How technology changes the equation
Modern verification platforms integrate directly with ATS/HRMS and secure data sources to pull records after consent, use AI to flag anomalies and speed document reviews, and provide immutable logging for audits. Intelligent routing prioritizes urgent cases and escalates exceptions to specialists. These capabilities reduce manual workload while improving data accuracy and security—making strict hiring discipline achievable without adding headcount.
Conclusion — How Verification Workflows Can Improve Hiring Discipline
Verification workflows turn verification from an ad hoc task into a repeatable, auditable stage of hiring. Standardized evidence requirements, SLAs, automated checks, and immutable logs reduce subjectivity, speed decisions, and lower fraud and compliance risk. For HR leaders and hiring managers, the result is clearer accountability, fewer surprises, and a defensible hiring record.

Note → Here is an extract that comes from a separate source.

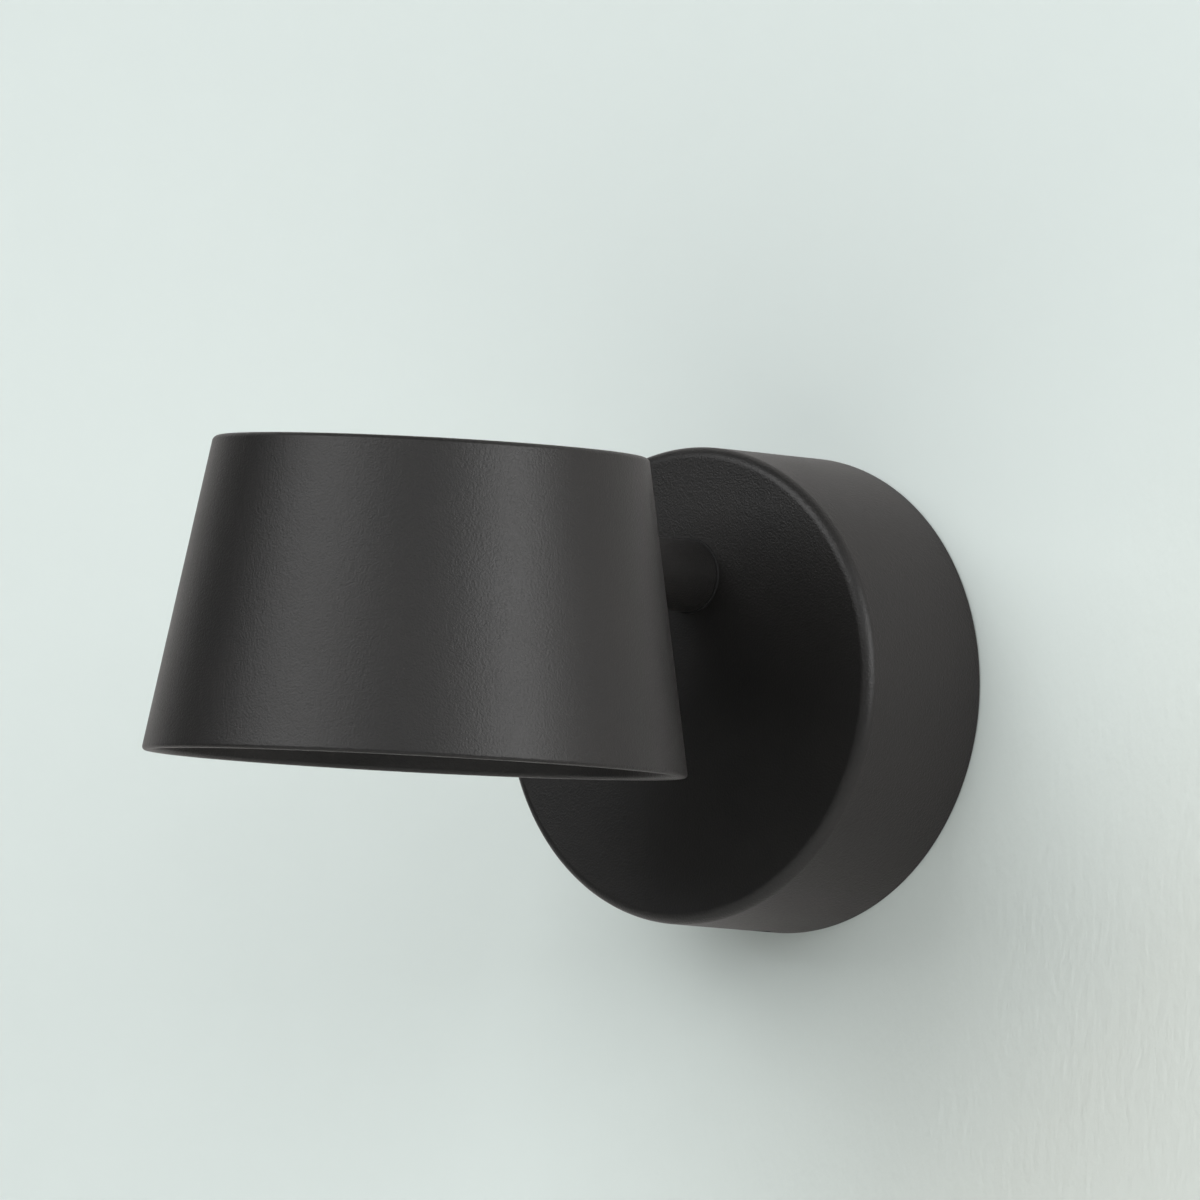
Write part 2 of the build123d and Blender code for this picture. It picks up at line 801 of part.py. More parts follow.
# ---- wall plate ----------------------------------------------------------------------------------
tab_face = sqrt((canopy_bore_radius - tab_clearance) ** 2 - (tab_width / 2) ** 2)
lug_collar_radius = lock_screw_radius + lug_collar_wall
grommet_radius = cable_radius + grommet_wall
block_spot = (-block_offset, 0)
block_screw_pitch = block_length - 2 * block_screw_inset
block_screw_spots = [(-block_offset, -block_screw_pitch / 2), (-block_offset, block_screw_pitch / 2)]
lug_up = Plane(origin=(0, -lock_reach, -tab_face), x_dir=(1, 0, 0), z_dir=(0, 0, 1))
tab_down = Plane(origin=(0, -lock_reach, tab_face), x_dir=(1, 0, 0), z_dir=(0, 0, -1))

with BuildPart() as wall_plate:
    # a strap bent forward at both ends, with the round plate pressed in one piece with it
    with BuildSketch(Plane.YZ):
        with Locations((-tab_length, 0)):
            RectangleRounded(2 * tab_length, 2 * tab_face, plate_bend_radius + plate_thickness)
            RectangleRounded(
                2 * (tab_length - plate_thickness), 2 * (tab_face - plate_thickness), plate_bend_radius,
                mode=Mode.SUBTRACT,
            )
        with Locations((-1.5 * tab_length, 0)):
            Rectangle(tab_length, 2 * tab_face, mode=Mode.SUBTRACT)
    extrude(amount=tab_width / 2, both=True)
    with BuildSketch(wall_plane(0)):
        Circle(plate_radius)
    extrude(amount=plate_thickness)
    with BuildSketch(lug_up):
        Circle(lug_collar_radius)
    extrude(amount=plate_thickness + lug_collar_length)
    with BuildSketch(wall_plane(0)):
        with Locations((0, wall_screw_spacing / 2), (0, -wall_screw_spacing / 2)):
            SlotOverall(wall_slot_length, wall_slot_width, rotation=90)
        Circle(grommet_radius + seat_gap)
        with Locations((window_offset, 0)):
            RectangleRounded(window_width, window_height, window_round)
        with Locations(*block_screw_spots):
            Circle(plate_screw_radius + screw_fit)
    extrude(amount=plate_thickness, mode=Mode.SUBTRACT)
    with BuildSketch(lug_up):
        Circle(lock_screw_radius + screw_fit)
    extrude(amount=plate_thickness + lug_collar_length, mode=Mode.SUBTRACT)
    with BuildSketch(tab_down):
        Rectangle(hook_width + 2 * slide_gap, hook_thickness + 2 * slide_gap)
    extrude(amount=plate_thickness, mode=Mode.SUBTRACT)
save(wall_plate.part, "wall_plate")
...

If you’re mapping your hiring playbook or need help operationalizing verification workflows with secure integrations and automated evidence packs, Rapid Hire Solutions can help assess your current state and recommend a practical roadmap to stronger hiring discipline.
FAQ
What is a verification workflow and why should my team adopt one?
A verification workflow is a predefined, technology-enabled process that standardizes how credentials are validated, evidence is stored, and decisions are made. Adopting one brings consistency, traceability, and speed—reducing legal, operational, and reputational risk while improving candidate experience.
How do evidence packs support defensible hiring decisions?
Evidence packs contain role-specific rubrics, source documents, reviewer notes, and a timestamped event log. They provide a clear, auditable record tied to the rubric version in force at the time a decision was made, supporting legal defensibility without storing unnecessary sensitive data.
What SLAs should we set for verification steps?
Set SLAs appropriate to your risk profile. Example sample SLA set from this article: identity verification in minutes, employment/payroll pulls in minutes–24 hours, manual checks targeted ≤ 48 hours, and complete evidence packs for high-risk roles ≤ 5 business days. Publish and monitor these SLAs.
How do we balance candidate experience with rigorous verification?
Communicate clearly, solicit consent up front, set predictable timelines, and use conditional offers for lower-risk roles where appropriate. Minimizing data collection to what’s necessary and explaining privacy protections reduces drop-off and pushback.
What are common implementation mistakes to avoid?
Avoid overcomplicating workflows, skipping automated testing, treating verification as an afterthought, ignoring candidate experience, and failing to version rubrics. Start small, iterate, and ensure monitoring is in place.